How much is a trillion dollars of debt ... in the taxes you will pay for it? 

Most people have no idea how much "a trillion dollars" really is. Interviews show this amusingly. In response to which, videos give illustrations and bloggers provide examples of their own, such as "the price of 222 Nimitz class aircraft carriers" of QandO.

But all that still seems rather academic. What are dollar bills stacked a third of the way to the moon or a Nimitz class aircraft carrier to me?

How about this question to bring the matter home: How much will a trillion dollars added to the national debt add to your personal tax bill?

We can work through it easily enough ...

The national debt incurs interest that is paid with taxes.
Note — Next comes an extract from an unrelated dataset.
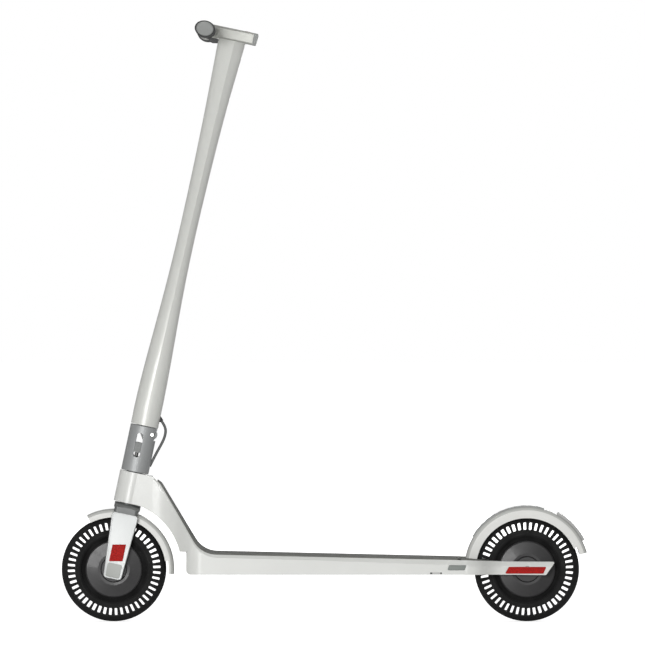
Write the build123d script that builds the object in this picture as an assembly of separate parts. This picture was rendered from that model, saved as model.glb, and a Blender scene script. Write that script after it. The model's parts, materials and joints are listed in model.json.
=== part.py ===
from build123d import *
import math
import os

# Electric kick scooter. Millimetres, +Z up, forward is -X, the rider's left is -Y.
# The origin is on the ground, midway between the two ends.
# Parts that turn with the fork are drawn in the steering frame: its x is p (square to the
# steering axis, towards the rear), its z is a (up along the axis), from the front axle.

# wheels
TYRE_R = 95.25
TYRE_HALF = 23.0
TREAD_FLAT_HALF = 12.0
RIM_R = 61.0
RIM_HALF = 21.0
RIM_LIP = 1.6
HUB_DISC_R = 51.6
HUB_CAP_R = 23.3
HUB_CAP_FACE = 28.6
SLOT_COUNT = 48
SLOT_INNER_R = 71.0
SLOT_OUTER_R = 85.2
SLOT_WIDTH = 5.8
SLOT_START_DEG = 2.6
AXLE_R = 6.0
AXLE_STUB_R = 4.0
AXLE_SHOULDER = 31.5
AXLE_END = 42.0
NUT_R = 6.4
NUT_INNER = 38.0
NUT_POCKET_R = 6.7
BEARING_R = 11.0
RUNNING_GAP = 0.05

FRONT_AXLE = (-382.5, TYRE_R)
REAR_AXLE = (370.9, TYRE_R)

# steering frame
RAKE_DEG = 12.0
RAKE = math.radians(RAKE_DEG)
STEER = Location(Plane(
    origin=(FRONT_AXLE[0], 0, FRONT_AXLE[1]),
    x_dir=(math.cos(RAKE), 0, -math.sin(RAKE)),
    z_dir=(math.sin(RAKE), 0, math.cos(RAKE)),
))

# deck and neck
DECK_HALF = 75.0
DECK_BOTTOM = 87.0
DECK_FRONT_X = -250.0
DECK_TOP_FRONT = (-220.8, 126.9)
DECK_TOP_REAR = (262.0, 116.0)
ARM_TOP_FRONT = (328.0, 109.9)
ARM_TIP_TOP = (421.8, 109.4)
ARM_TIP_BOTTOM = (405.1, 85.4)
ARM_BOTTOM_START_X = 250.0
NECK_BEND_R = 46.0
NECK_HALF = 26.0
NECK_EDGE_A = 180.0
NECK_EDGE_P = 38.4
NECK_SHOULDER = (-294.5, 251.5)
FLARE_START_X = -312.0
FLARE_END_X = -222.0
TAPER_START_X = 262.0
TAPER_END_X = 328.0
ARM_OUTER = 45.0
ARM_INNER = 32.0
WHEEL_SLOT_X = 254.0
WHEEL_ARCH_R = 124.8
MAT_THICK = 3.0
MAT_INSET = 5.5
MAT_FRONT_X = -307.0
MAT_REAR_X = 254.0

# head tube
HEAD_R = 26.8
HEAD_BOTTOM_A = 123.0
HEAD_TOP_A = 180.0
STEERER_R = 15.0
HEAD_BORE_R = 17.5
HEAD_BEARING_R = 21.0
HEAD_BEARING_H = 9.0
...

The interest rate on US debt is projected be about 6% annually in the long run, according to the Social Security Administration's actuaries and other such governmental budget projectors. Six percent of one trillion dollars is $60 billion.

There are 80 million payers of income tax in the US. (If that seems low for a population of 300 million remember that 47% of all "tax units", 70 million potential taxpayers, pay no income tax or receive refundable tax credits from the government.)
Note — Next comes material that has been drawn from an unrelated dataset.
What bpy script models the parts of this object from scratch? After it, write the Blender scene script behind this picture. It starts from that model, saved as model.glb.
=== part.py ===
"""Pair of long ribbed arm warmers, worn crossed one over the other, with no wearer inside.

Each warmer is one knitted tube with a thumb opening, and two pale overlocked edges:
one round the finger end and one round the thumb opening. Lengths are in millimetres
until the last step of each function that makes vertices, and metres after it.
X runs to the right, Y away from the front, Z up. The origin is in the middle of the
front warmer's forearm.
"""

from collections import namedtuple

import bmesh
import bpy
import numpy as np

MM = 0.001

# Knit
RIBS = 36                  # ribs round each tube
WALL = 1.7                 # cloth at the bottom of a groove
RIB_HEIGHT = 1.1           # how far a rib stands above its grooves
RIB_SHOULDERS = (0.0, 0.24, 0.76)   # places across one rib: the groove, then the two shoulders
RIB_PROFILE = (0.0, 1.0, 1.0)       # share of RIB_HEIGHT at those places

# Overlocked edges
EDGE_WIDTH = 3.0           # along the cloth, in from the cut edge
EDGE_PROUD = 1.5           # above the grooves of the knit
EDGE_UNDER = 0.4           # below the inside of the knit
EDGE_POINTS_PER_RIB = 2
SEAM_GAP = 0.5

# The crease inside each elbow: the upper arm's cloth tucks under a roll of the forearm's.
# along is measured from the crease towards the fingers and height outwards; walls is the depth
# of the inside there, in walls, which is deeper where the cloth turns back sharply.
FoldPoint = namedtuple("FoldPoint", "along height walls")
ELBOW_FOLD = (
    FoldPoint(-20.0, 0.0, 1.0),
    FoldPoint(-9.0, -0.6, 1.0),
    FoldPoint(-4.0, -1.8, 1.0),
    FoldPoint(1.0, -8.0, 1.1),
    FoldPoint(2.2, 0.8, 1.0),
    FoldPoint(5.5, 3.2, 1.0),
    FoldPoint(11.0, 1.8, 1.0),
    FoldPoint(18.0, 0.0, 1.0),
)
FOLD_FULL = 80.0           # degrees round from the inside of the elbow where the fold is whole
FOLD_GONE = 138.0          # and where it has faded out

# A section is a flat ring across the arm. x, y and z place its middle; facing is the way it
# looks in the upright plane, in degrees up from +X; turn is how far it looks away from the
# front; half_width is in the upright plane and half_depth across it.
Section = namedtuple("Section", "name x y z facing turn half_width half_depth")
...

Now $60 billion divided by 80 million taxpayers equals $750 per taxpayer -- so each trillion dollars of the national debt costs the average taxpayer $750 per year, every year that the debt is carried, forever. (Or until the government pays down its debt ... Ha! Just kidding!)
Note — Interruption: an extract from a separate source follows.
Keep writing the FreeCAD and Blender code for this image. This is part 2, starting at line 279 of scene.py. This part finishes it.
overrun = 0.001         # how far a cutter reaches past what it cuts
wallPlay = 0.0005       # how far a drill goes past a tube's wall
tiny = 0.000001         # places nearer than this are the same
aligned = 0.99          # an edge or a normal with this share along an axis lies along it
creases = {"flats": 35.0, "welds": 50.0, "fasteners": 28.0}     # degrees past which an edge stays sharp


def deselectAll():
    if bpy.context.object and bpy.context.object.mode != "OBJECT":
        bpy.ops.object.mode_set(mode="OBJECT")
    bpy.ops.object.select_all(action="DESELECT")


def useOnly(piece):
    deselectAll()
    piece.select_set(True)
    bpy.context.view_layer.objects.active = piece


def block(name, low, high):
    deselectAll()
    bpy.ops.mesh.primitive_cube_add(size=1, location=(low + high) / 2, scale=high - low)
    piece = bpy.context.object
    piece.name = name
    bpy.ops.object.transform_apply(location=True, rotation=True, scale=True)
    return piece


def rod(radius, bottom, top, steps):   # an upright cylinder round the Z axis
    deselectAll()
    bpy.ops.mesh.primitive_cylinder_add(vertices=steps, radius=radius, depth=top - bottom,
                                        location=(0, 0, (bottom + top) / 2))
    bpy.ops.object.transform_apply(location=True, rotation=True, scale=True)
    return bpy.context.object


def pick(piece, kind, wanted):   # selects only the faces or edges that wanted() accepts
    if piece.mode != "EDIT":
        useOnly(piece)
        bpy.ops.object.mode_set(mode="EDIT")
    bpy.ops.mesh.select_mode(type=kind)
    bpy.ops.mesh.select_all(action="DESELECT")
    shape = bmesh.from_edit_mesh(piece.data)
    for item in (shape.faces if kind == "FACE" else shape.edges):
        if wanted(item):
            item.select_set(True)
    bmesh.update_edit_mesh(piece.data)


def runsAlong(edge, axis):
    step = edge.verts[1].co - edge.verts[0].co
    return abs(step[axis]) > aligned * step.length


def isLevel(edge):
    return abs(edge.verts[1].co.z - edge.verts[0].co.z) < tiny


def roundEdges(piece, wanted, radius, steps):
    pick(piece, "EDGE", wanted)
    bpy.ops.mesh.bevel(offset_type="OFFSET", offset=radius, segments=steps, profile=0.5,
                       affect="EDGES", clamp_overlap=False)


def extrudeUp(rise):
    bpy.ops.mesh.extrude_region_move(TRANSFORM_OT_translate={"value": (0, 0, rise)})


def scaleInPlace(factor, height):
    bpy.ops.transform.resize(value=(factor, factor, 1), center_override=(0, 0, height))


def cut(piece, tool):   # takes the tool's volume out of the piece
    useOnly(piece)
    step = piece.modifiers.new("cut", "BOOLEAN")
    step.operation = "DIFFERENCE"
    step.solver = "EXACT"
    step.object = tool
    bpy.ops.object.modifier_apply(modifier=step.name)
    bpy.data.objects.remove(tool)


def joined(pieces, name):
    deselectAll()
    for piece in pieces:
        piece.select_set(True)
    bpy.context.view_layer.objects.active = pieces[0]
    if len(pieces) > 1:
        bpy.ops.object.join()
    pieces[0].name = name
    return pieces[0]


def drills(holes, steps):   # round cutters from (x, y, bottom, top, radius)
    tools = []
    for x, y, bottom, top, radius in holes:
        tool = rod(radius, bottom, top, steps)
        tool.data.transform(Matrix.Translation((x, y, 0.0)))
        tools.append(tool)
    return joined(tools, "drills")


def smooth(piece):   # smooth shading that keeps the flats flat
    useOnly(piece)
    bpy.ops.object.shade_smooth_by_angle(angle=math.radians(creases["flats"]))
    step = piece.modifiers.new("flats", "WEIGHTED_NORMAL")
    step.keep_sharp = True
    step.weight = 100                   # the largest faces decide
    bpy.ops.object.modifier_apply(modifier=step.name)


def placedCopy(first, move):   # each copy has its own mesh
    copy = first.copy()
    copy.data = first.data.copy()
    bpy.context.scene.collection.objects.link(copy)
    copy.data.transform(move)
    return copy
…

Thus, Obama’s expected $1.8 trillion deficit for this year projects to add $1,350 to the tax bill of each and every taxpayer on average, forever.

Well, one might judge that to be "not so bad" to mitigate a bad recession, standing by itself as a one-time thing. One can decide for oneself.

Except it is not a one-time thing standing by itself.

As of the end of last year the government’s outstanding explicit and implicit debt was $64 trillion. Add another year's interest on that, plus this year's $1.8 trillion deficit, and we will be well over $66 trillion at the end of this year. Which creates an explicit and implict annual interest liability to just carry the debt of more than $49,000 per taxpayer.

As of today most of that is implicit (for unfunded Medicare liabilities, etc.) but every year from now on (as more seniors retire and start collecting Medicare, etc) more of the debt will shift from being implicit to explicit, requiring cash tax collections to pay for it.

Median household income in the US is about $50,000. So as more and more of the debt becomes explicit, moving the cash tax cost of carrying it towards $49,000 per taxpayer, we will by the year 2027, a mere 18 years away, get to here.

Hmm ... $66 trillion is 22 separate piles of dollar bills each reaching all the way to the moon, or 14,652 Nimitz class aircraft carriers.

So I guess, in this big scheme of things, a mere ‘nother trillion dollars added to the national debt, as a “stimulus” or whatever, may not be so much after all.

Sort of like a tray of ice cubes spilled on the deck of the Titanic.